Our main project nowadays is a microservice-infrastructured system. Being microservice based, we automatically thought the best way to manage its code is in different repos. Cross project libraries were consumed using Nuget packaging. Everything works automatically, we have CI pipelines for the Nuget packages, for integration deployment and testing and we even have a template to start with a new microservice.
Everything was working well.
Two changes arised that needed our attention:
- We decided to change all the microservices to work under Docker.
- We decided to change all logs to JSON format.
These both changes are an example for cross-repo changes that touch the lower level of infrastructure and not the service logic itself. We would want to make each change in one branch and we would want to have the ability to revert all the changes in “one-click”. This is a symptom of the multi-repo drawbacks, and this is the topic for today.
Multi-Repo vs Mono-Repo
Let’s start with terminology; Multi-Repo is when you have a different code repository for each package/project/library (we’ll call it “unit”). Each repository is self managed, has its own branches, commits, branch-policies and more. Mono-Repo is when you have one code repository for all your units that are related in some way. Might be a business relationship, same system or any other connection.
Important: Don’t confuse Mono-Repo as Mono-Solution. I’m not talking of having all the code in one solution, that’s a bad approach in my opinion. A Mono-Repo will have, in its root directory, a folder for each project. It can also contain metadata information such as a .gitignore file.
Let’s see the difference between the two approaches in different aspects
Where is the code?
When using Mono-Repo approach and a new employee enters the team, he will clone one repository and will be able to see the whole system. If you were using the Multi-Repo approach, the new employee would need to first learn where all the repositories are and then start cloning them one by one.
When using the Mono-Repo approach, all references are in-place and one can use IDE shortcuts to travel across the logic without caring for the infrastructure.
When using a multi-repo approach, shared libraries need to be shared using a package manager (nuget, npm, pip and such). This adds another layer of CI/CD to publish the packages to a common Packages Repository and then you’ll need to update those packages in all the clients.
Whereas in a mono-repo approach, those libraries are just a directory away and can be imported directly. This not only helps with integration, but also helps debugging and sharing communication between the developers.
Cross unit changes
Let’s say you need to make a cross service change. For any reason you might think about (look at the two reasons we found above). Would you rather have your team wasting time making a branch for each repo, making the change (as small as it is) and then creating dozens or even hundreds of PRs? This has two drawbacks: First, you’ll need to use a few developers instead of only one. Moving from repo to repo we’ll be difficult for one developer. Secondly, and more importantly, there is no “one-click-rollback” for all the changes.
Let’s say the change was moving all logs to JSON format.That’s pretty straight forward in some languages. But what if we forgot to set up the encoding? Then I’ll need to go back to each and every PR and update it.
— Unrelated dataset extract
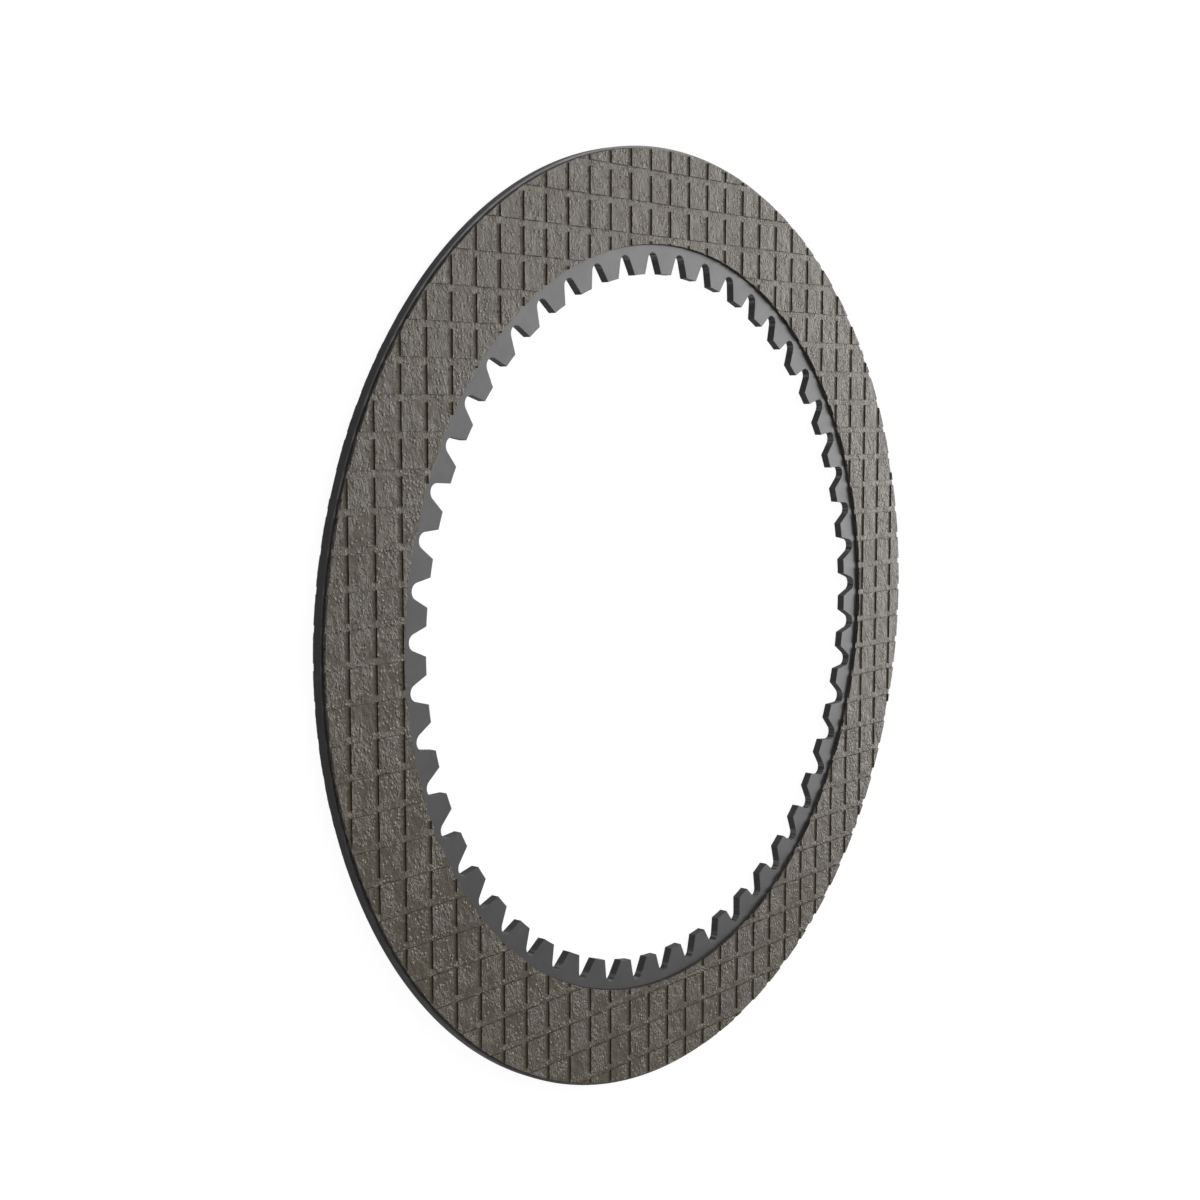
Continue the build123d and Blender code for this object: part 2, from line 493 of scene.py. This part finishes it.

When using a Mono-Repo, you’ll have a single branch opened for these changes and everything will be managed there.
When using the Multi-Repo approach, each repository is relatively small. It contains exactly what that unit needs. No need to clone the whole system to make a small change in one unit.
But, if using the Mono-Repo approach, each clone will bring all the changes in all the units. If you have many changes daily or have been on a vacation for a week, this can be pretty slow.
CI should be taken into account
In one project I’ve moved from Multi-Repo to Mono-Repo, I’ve created a simple script that travels between all the directories (each one representing a unit) and runs the Docker Build script for that unit. This way, I have, in a very simple and fast approach, a CI pipeline. Each Dockerfile for each unit is specifically written for that unit (.Net Core vs Python vs NodeJs), runs the unit’s tests and builds and pushes the image.
When working under the Multi-Repo approach, this process changes. We can argue which approach is easiest to implement and I don’t have a clear answer but, this is an important topic that needs to be evaluated before thinking of moving from one approach to another.
Another question is how to version the units. All at once? Each unit with its version? This depends on the type of the system, your CI/CD infrastructure and more.. I can’t think of an ultimate better way, but I find this a very important aspect of the difference between the two approaches.
What is better? Both and Neither. It depends on your system, your developers and your company. For us, handling Multi-Repo for one project isn’t the best approach and we are in the midst of converting the Multi-Repo to a Mono-Repo. We are using this manual which talks about merging git repositories and saving all the repos history. I do recommend to merge all inner branches to the Master before starting, declare a code freeze and spend a day or two merging the branches, changing the pipelines and running tests. Obviously, don’t remove the original repositories until everything is OK!